# Cutting an eheim impeller to reduce flow...



## JustLikeAPill (Oct 9, 2006)

I have an ecco 2236 and am using it on a mini-M. Obviously it is too strong so I turn it down with the valve on the outflow.

The problem is that if I want to service the filter, I have to close the valve all the way and then opening it to get the same amount of flow is tricky, at least for me. It takes time to tweak it and that is time I don't want to spend doing that if I dont have to. 

I would like remove one of the three "fins" if the imepeller to reduce the flow.... i want to reduce it by half. I have also thought of cutting each fin in half to make them shorter. Has anyone done anything like this? This way i could open the outflow valve all the way but have way less flow.

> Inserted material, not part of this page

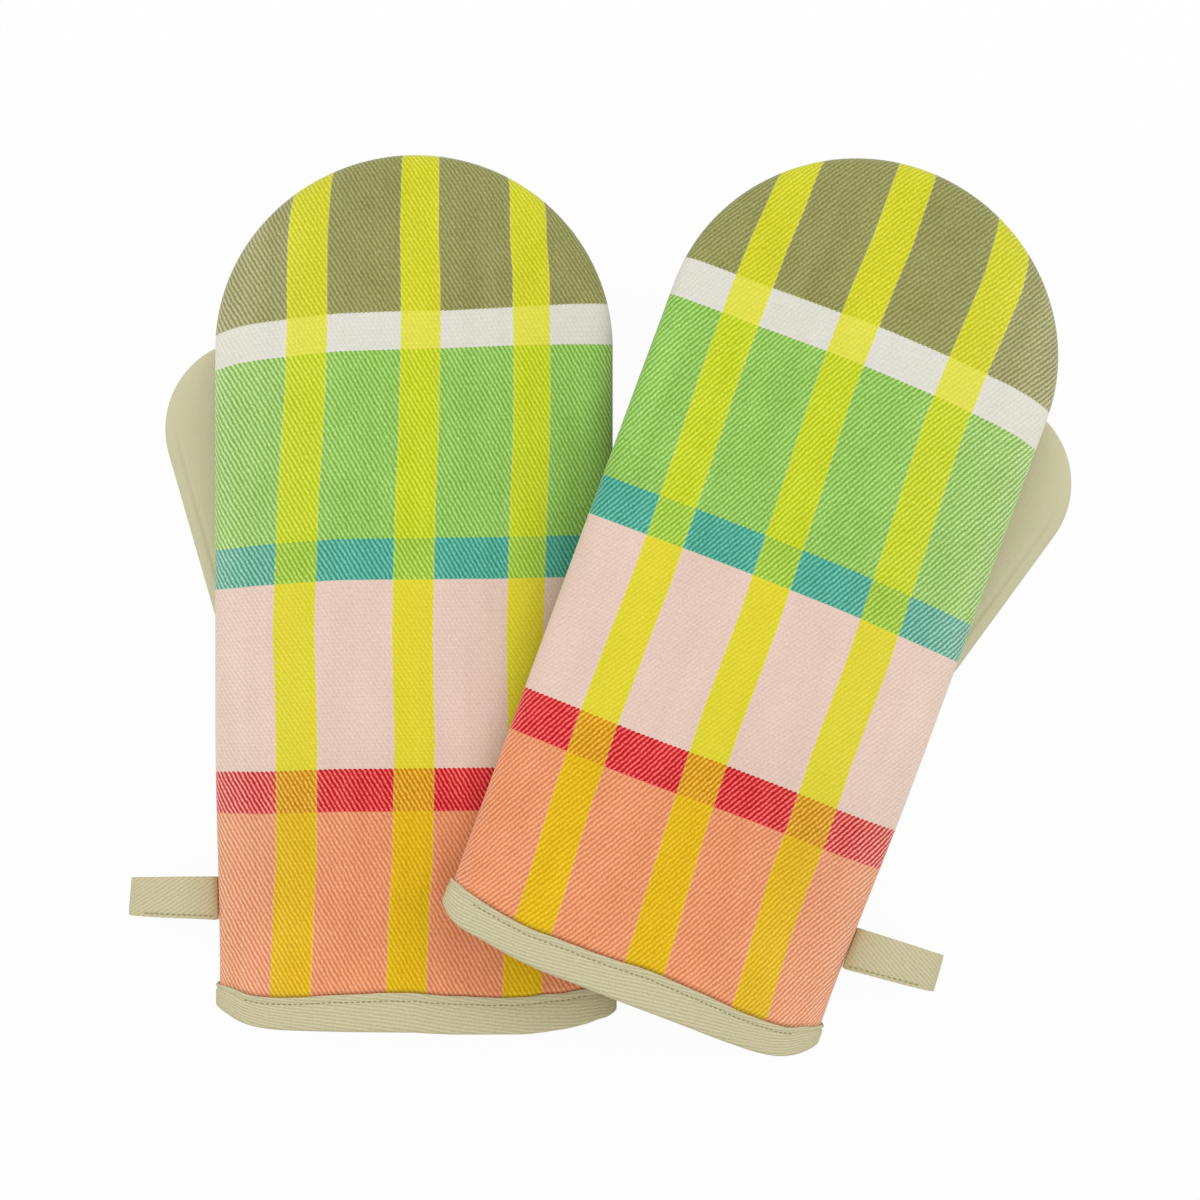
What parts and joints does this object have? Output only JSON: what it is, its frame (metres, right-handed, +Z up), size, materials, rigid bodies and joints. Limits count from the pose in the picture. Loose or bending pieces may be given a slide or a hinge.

Ane no, downgrading to a smaller filter isnt going to happen since this one is practically new.


----------



## Left C (Jun 14, 2005)

I wonder if you could use a 2232 or 2234 impeller to get the flow rate that you desire with your 2236??? I know that you can swap the 2215 and 2217 impellers around.


----------



## cino (May 1, 2011)

I think you already know the answer and that is THE ONLY ANSWER. You can try changing your expensive ADA filter media (and that won't be the answer either) but then you will foul the filter in other ways. You are looking for answers when you already know what is wrong and what must be done. You start using flow valves and other means you are just destroying what you already paid good money for. Any Eheim filter I am familiar with will not tollerate alterations of any kind.


----------



## cino (May 1, 2011)

PS, Maybe you should ask Eheim!!!!!!!!! I still think the answer is obvious however. You can contact Eheim directly by getting the phone number off of Eheimparts.com (sorry I do not have it readily available) and talk to Earnesto as he usually covers the phones.


----------



## JustLikeAPill (Oct 9, 2006)

I know what is wrong... It is a filter rated at 180 GPH on a 5.5 gallon tank, But I had the 2236 on my 60-P then downgraded to a mini-m so... Dont want to buy a new filter. I am a college student : ) 

You can throttle down the flow on eheims by using the valve on the outflow (never the inflow) and eheim has told me it is fine and a lot of people do that. It doesnt hurt the filter. However, it is a PITA when it comes to finding the sweet spot every time you service the filter... For me at least.

Using an impeller meant for a smaller ecco model is a good idea and I will ask Eheim if I can do that. Thanks!

I asked about cutting the impeller fins because Tom Barr has done that to make microbubbles when using a canister as a reactor and the filter didnt seem to be bothered. He even attached mesh/foam to an impeller somehow an the filter still worked fine.


----------



## onefang (Apr 10, 2011)

I too emailed Eheim about using the valves to throttle the filters down. They responded, saying that since the pumps have a magnetically coupled impeller, decreasing flow with valves has no effect on pump life. The pump heads are designed specifically not to be damaged by flow obstructions, because after all, it's a filter and it'll slowly get dirty which reduces flow. 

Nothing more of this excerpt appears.